Film3Sixty: I’m So Excited! is a nod to your earlier comedies such as Women On The Verge Of A Nervous Breakdown. How was it returning to your roots, as it were?

Pedro Almodóvar:  It was very funny to do it, although more for the actors than for me. It’s much tougher to make a comedy and the whole process of filming was one in which I had to have my eyes in the back of my head practically. But the film itself was a celebration for all of us. It was a joy to make because it took me back to the tone of the first films I made when I started off my career. It became unconsciously a kind of tribute to the 1980s.

F3S: It unfolds almost entirely within the confines of an airplane cabin. What made it so difficult?

PA: The filming itself was uncomfortable in the sense that you’re shooting in a tiny little space with a lot of interaction going on between the actors. That was new for me, to have to shoot in such a small space with so many actors. We had to rehearse and choreograph everything – not just the dance sequence [the three male flight attendants perform a rendition of the Pointer Sisters’ titular disco hit], but everything – months before we started filming.

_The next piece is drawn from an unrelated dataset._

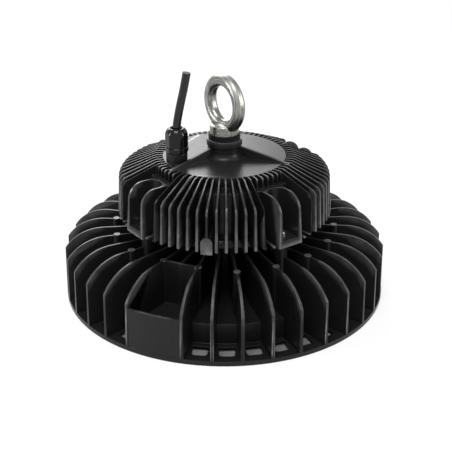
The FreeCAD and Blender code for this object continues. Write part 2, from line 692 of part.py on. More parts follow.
def cable_gland():
    hex_bottom = "(Gland_boss_top + Gland_ring_thickness)"
    hex_top = f"({hex_bottom} + Gland_hex_height)"
    ring = disc_with_hole("gland_o_ring", "Gland_thread_radius", "Gland_boss_radius",
                          "Gland_boss_top", hex_bottom)
    at_gland(ring)

    body = at_gland(new_body("gland_body"))
    face = new_sketch(body, "gland_hex_face", "XY_Plane", lift=hex_bottom)
    hexagon(face, "Gland_across_flats")
    raised(body, "gland_hex", face, "Gland_hex_height")
    corner = "(Gland_across_flats / 2 / cos(30) - 0.9)"
    spun(body, "Groove", "gland_hex_round", [
        (f"{corner} - 0.8", f"{hex_bottom} - 1"), (f"{corner} + 4", f"{hex_bottom} - 1"),
        (f"{corner} + 4", f"{hex_top} + 1"), (f"{corner} - 0.8", f"{hex_top} + 1"),
        (f"{corner} - 0.8", hex_top), (corner, f"{hex_top} - 0.8"),
        (corner, f"{hex_bottom} + 0.8"), (f"{corner} - 0.8", hex_bottom)])
    outer = "(Gland_thread_radius - 0.3)"
    spun(body, "Revolution", "gland_threads", [
        ("Gland_bore_radius", f"Gland_boss_top - Gland_thread_length"),
        ("Gland_thread_radius", f"Gland_boss_top - Gland_thread_length"),
        ("Gland_thread_radius", hex_bottom), (outer, hex_top), (outer, "Gland_body_top"),
        ("Gland_bore_radius", "Gland_body_top")])
    spun(body, "Groove", "gland_bore", [
        ("0", "Gland_boss_top - Gland_thread_length - 1"),
        ("Gland_bore_radius", "Gland_boss_top - Gland_thread_length - 1"),
        ("Gland_bore_radius", "Gland_body_top + 1"), ("0", "Gland_body_top + 1")])

    at_gland(disc_with_hole("gland_seal", "Cord_radius", "Gland_bore_radius", hex_bottom,
                            "Gland_body_top"))

    nut = at_gland(new_body("gland_dome_nut"))
    nut_bottom = f"({hex_top} + Dome_nut_gap)"
    face = new_sketch(nut, "dome_nut_face", "XY_Plane", lift=nut_bottom)
    hexagon(face, "Dome_nut_flats")
    raised(nut, "dome_nut_hex", face, f"Dome_top - {nut_bottom}")
    corner = "(Dome_nut_flats / 2 / cos(30))"
    spun(nut, "Groove", "dome_nut_round", [
        (f"{corner} - 0.7", f"{nut_bottom} - 1"), (f"{corner} + 2", f"{nut_bottom} - 1"),
        (f"{corner} + 2", "Dome_top + 1"), ("Dome_mouth_radius + 0.8", "Dome_top + 1"),
        ("Dome_mouth_radius + 0.8", "Dome_top", "-7"), (f"{corner} - 0.7", "Dome_shoulder - 1.5")])
    spun(nut, "Groove", "dome_nut_bore", [
        ("0", f"{nut_bottom} - 1"), (outer, f"{nut_bottom} - 1"), (outer, "Gland_body_top"),
        ("Dome_mouth_radius", "Dome_shoulder + 1"), ("Dome_mouth_radius", "Dome_top + 1"),
        ("0", "Dome_top + 1")])

    # Six gripping claws close round the cord in the nut's mouth.
    claws = at_gland(new_body("gland_claws"))
    spun(claws, "Revolution", "claw_ring", [
        ("Cord_radius + 0.3", "Gland_body_top"), ("Gland_bore_radius", "Gland_body_top"),
        ("Dome_mouth_radius - 0.3", "Dome_shoulder + 1"),
        ("Dome_mouth_radius - 0.5", "Dome_top - 1"), ("Cord_radius + 0.8", "Dome_top"),
        ("Cord_radius + 0.3", "Dome_top - 0.5")])
    cut = new_sketch(claws, "claw_slot_outline", "XY_Plane", lift="Dome_top + 1")
    rectangle(cut, "Cord_radius - 1", "Dome_mouth_radius + 1", "-0.4", "0.4")
    ringed(claws, "claw_slots",
           sunk(claws, "claw_slot", cut, "Dome_top + 1 - Gland_body_top - 1"), "6")


# Points of the cord's centre line from inside the gland's mouth, as steps right, back and up.
CORD_ROUTE = [(0, 0, 0), (0, 0, 6.5), (1.6, 0.2, 16.5), (4.2, 0.6, 29), (7.2, 1.1, 42),
              (9.2, 1.3, 53.5)]


def rounded_path(points, name):
    """Straight runs joined by tangent arcs, each as large as its two runs allow."""
    edges = []
    start = points[0]
    length = 0.0
    radii = []
    for before, corner, after in zip(points, points[1:], points[2:]):
        inward, outward = corner - before, after - corner
        turn = inward.getAngle(outward)
        reach = 0.45 * min(inward.Length, outward.Length)
        radius = reach / math.tan(turn / 2)
        radii.append(radius)
        first = corner - inward.normalize() * reach
        last = corner + outward.normalize() * reach
        bisector = (first - corner + last - corner).normalize()
        middle = corner + bisector * (radius / math.cos(turn / 2) - radius)
        edges.append(Part.LineSegment(start, first).toShape())
        edges.append(Part.Arc(first, middle, last).toShape())
        start = last
    edges.append(Part.LineSegment(start, points[-1]).toShape())
    wire = Part.Wire(edges)
    print(name, "arc radii", [round(radius, 1) for radius in radii], "length",
          round(wire.Length, 2))
    return wire


def tube(label, points, radius, place_at):
    """A cord: a round section swept along its route."""
    wire = rounded_path(points, label)
    section = Part.Wire(Part.makeCircle(radius, points[0], points[1] - points[0]))
    shape = wire.makePipeShell([section], True, True)
    print(label, "volume over section times length",
          round(shape.Volume / (math.pi * radius ** 2 * wire.Length), 5))
    item = doc.addObject("Part::Feature", label)
    item.Label = label
    item.Shape = shape
    item.Placement = Placement(place_at, Rotation())
    parts.append(item)
    return item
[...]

F3S: Having three camp flight attendants front and centre makes it feel like a cabaret. Were you thinking theatrically when you wrote it?

PA: Not exactly. What I did have in my head was the typical American screwball comedy, the films of Ernst Lubitsch and Mitchell Leisen, which are actually based on the French boulevard theatrical tradition where everything takes place on one single set. But of course it would be very easy to make a play with this. It’s a movie based in words. Words are the actions in the movie; the dynamic is pushed by what the characters say.

F3S: Having just come off two darker narratives, Broken Embraces and The Skin I Live In, were you looking for a bit of light relief?

PA: Actually, when I made The Skin I Live In, I had this script already written. The rest of the team at my company, El Deseo, preferred me to do Los Amantes Pasajeros [I’m So Excited!’s Spanish title, which translates to Transient Lovers] first but I felt it wasn’t the right moment so I made The Skin I Live In. And thinking about the situation we are living through now in Spain, I thought it was a good idea to release a comedy in this moment, although it is just a coincidence that the timing of bringing it coincided with terrible times in Spanish society. But I’m happy they did coincide.

F3S: You slip in several references to the Spanish crisis. The airline’s called Peninsula Airways, the pilots drug the economy class to stop them protesting, there’s a dodgy banker on board…

PA: You’re right, all of the characters’ arcs are connected to Spanish society right now. But this is escapist comedy so you don’t really need to know all the details of what’s going on in Spain. The film is a metaphor: the fact that you’ve got a plane that’s going round and round in circles; the fact that no one knows when they’re going to be able to land or how dangerous that landing’s going to be. There’s a happy ending in the film but we don’t know if that’s going to be the case in Spain.

F3S: So what’s the message that I’m So Excited! is sending out?

PA: To celebrate, in these current difficult times, just being alive. To remind people that the greatest gift given to us by nature is sex. And to pay tribute to the new freedoms that we gained here in Spain in the 1970s and 1980s. It’s a good time for people to remember that.